A second approach to widefield imaging is to disable half or three quarters of each bay. This results in a more circular beam. With only a quarter of each bay active the instantaneous sensitivity is reduced by a factor of 4 but because there is no beam switching the actual loss is a factor of 2. This approach should allow nearly 4-degree fields to be imaged with very straightforward processing.

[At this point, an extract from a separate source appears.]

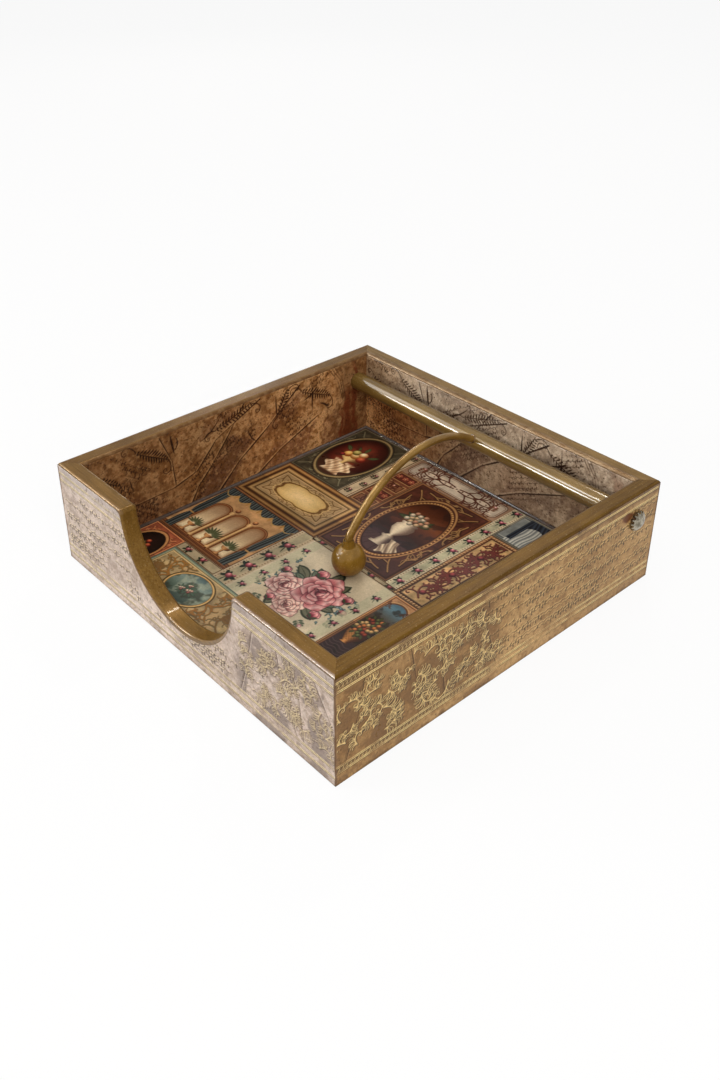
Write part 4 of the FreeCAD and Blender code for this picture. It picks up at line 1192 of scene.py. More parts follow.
def paintStillLife(sheet, w, h):
    fill(sheet, (74, 66, 46), 0.22)
    quarterScrolls(sheet, ((2.5, 3, 34, 0.8, 1), (12, 3, 26, 0.3, 1), (3, 13, 26, 1.3, -1), (2.5, 27, 18, 1.5, 1)),
            0.40, (132, 122, 88), (34, 30, 20), 0.85)
    reach = ovalReach(sheet, w / 2, h / 2 + 1, w * 0.40, h * 0.40)
    area(sheet, reach + 2.0, (64, 52, 34))
    outline(sheet, reach, (-1.2, 0.9, (150, 126, 80)), (-2.3, 0.4, (34, 27, 18)))
    within = inside(sheet, reach)
    lay(sheet, within, graded(reach, ((0, (38, 16, 12)), (3, (72, 28, 20)), (8, (112, 52, 32)), (14, (102, 50, 30)))))
    lay(sheet, within * ramp(cloud(sheet, 7, 3), 0.45, 0.8), (56, 26, 18), 0.6)
    lay(sheet, within * ramp(sheet.v, h * 0.36, h * 0.30), (62, 36, 24))
    spread = 8.5 - np.abs(sheet.u - w * 0.52) - 0.40 * np.abs(sheet.v - h * 0.31) + 1.3 * np.sin(sheet.v * 0.9)
    cloth = within * inside(sheet, spread) * ramp(sheet.v, h * 0.15, h * 0.19) * ramp(sheet.v, h * 0.42, h * 0.38)
    folds(sheet, cloth, (222, 194, 146), (164, 124, 82), 6.5, 0.8, 1.4)
    folds(sheet, cloth * 0.35, (232, 210, 168), (110, 76, 48), 2.7, -0.5, 0.9)
    turnedShape(sheet, w * 0.5, ((h * 0.36, 3.2), (h * 0.38, 1.2), (h * 0.42, 2.0), (h * 0.46, 6.0), (h * 0.50, 7.2)),
            (206, 172, 106), (84, 50, 28))
    # fruit: offset, part of the height, radius, light and dark colour
    fruit = ((-4.6, 0.53, 2.9, (226, 182, 100), (120, 60, 26)), (0.2, 0.55, 3.2, (230, 196, 130), (132, 80, 34)),
             (4.8, 0.53, 2.8, (192, 100, 62), (92, 30, 20)), (-2.0, 0.60, 2.5, (186, 168, 96), (88, 74, 32)),
             (2.6, 0.61, 2.6, (232, 204, 150), (142, 86, 44)), (-6.8, 0.485, 1.5, (150, 60, 50), (60, 18, 18)))
    for x, y, r, light, dark in fruit:
        orb(sheet, w / 2 + x, h * y, r, light, dark)
    foliage(sheet, w / 2 + np.array([-6.5, 6.0, 0.5, -3]), h * np.array([0.58, 0.60, 0.65, 0.64]),
            np.array([6.5, 6.5, 6.0, 4.0]), np.array([2.4, 0.7, 1.6, 2.0]), ((44, 48, 28), (92, 94, 54)))
    panelFrame(sheet, ((0, (46, 40, 28)), (0.6, (116, 104, 74)), (1.3, (52, 46, 32)), (1.8, (74, 66, 46))))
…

Another interesting option is to operate some bays with half or a quarter of the bay active. With a third of the telescope operating with a half bay active and a third operating with one quarter active the effective area is reduced to 60% of the full area. For wide field imaging the sensitivity loss is about 20%. The advantage of this approach is that nearly complete UV coverage is achieved for each of the three sets of bays, full, half and quarter. In addition, there are the correlations between the sets giving data at 6 different beam widths. For the half bays, there are two possible choices as to which half of the bay to use. For the quarter bays, there are four. Using a mixture of these choices gives an increase in the number of base lines and better sampling of the UV plane. If the complexities of imaging with this data can be handled then the increased richness of the data will lead to improved wide-field image quality.

# Conclusion

The hardware cost of a full correlator for the current Molonglo 3MHz-bandwidth 88-bay telescope is small. Upgrading to this correlator improves the reliability of the telescope, provides increased sensitivity and dynamic range and explores the challenge of processing correlation data from a telescope based on a cylindrical reflector. The major challenge is to find the manpower to design and build the hardware, integrate it into the current telescope and develop the necessary processing to give high dynamic range images.

# Acknowledgement

The authour would like to thank Colin Jacka for his critical comments on this paper.